Factors Influencing Prices
Chinese Economy:
Economic Growth Data: Official data released on Monday showed that China's economy grew by 4.7% in the second quarter of 2024, down from 5.3% in the first quarter. This has fueled concerns about a slowdown in the Chinese economy, the world's largest oil importer, and a consequent decrease in fuel demand.
Impact on the Oil Market: Concerns about Chinese demand are a key factor exerting downward pressure on crude oil prices.
Strength of the US Dollar (USD):
Dollar Recovery: The US dollar has gained traction, recovering from a more than three-month low touched on Monday. A stronger dollar makes USD-denominated oil more expensive for buyers using other currencies, thereby reducing demand.
Monetary Policy Outlook: The growing acceptance that the Federal Reserve might start a rate-cutting cycle as early as September could limit further dollar gains, partially mitigating the negative effect on oil prices.
Supply Concerns:
Middle East Conflicts: Concerns about potential supply disruptions due to ongoing conflicts in the Middle East continue to support oil prices. This factor could limit further losses in the short term.

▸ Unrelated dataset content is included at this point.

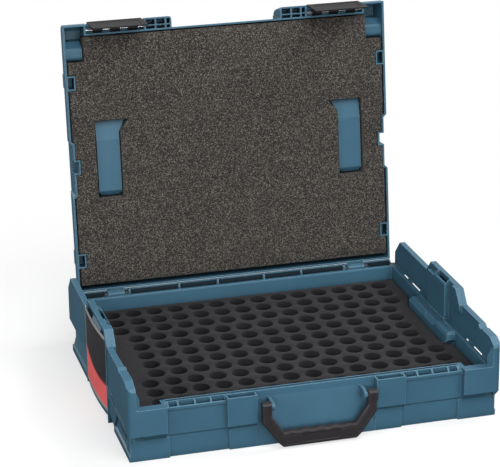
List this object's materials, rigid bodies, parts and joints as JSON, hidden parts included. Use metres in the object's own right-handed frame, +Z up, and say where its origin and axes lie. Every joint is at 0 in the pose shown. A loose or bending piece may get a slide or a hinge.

Forecasts and Expectations
Price Range: WTI seems to remain confined within a familiar range maintained over the past two weeks, with prices oscillating around the $80.70-$81.30 region.
Awaiting External Impulses: Market participants are now waiting for US retail sales data to find new drivers that could influence prices.
Need for Confirmation: To position for a further extension of the recent pullback from levels near $84.00, it would be prudent to wait for more convincing selling signals.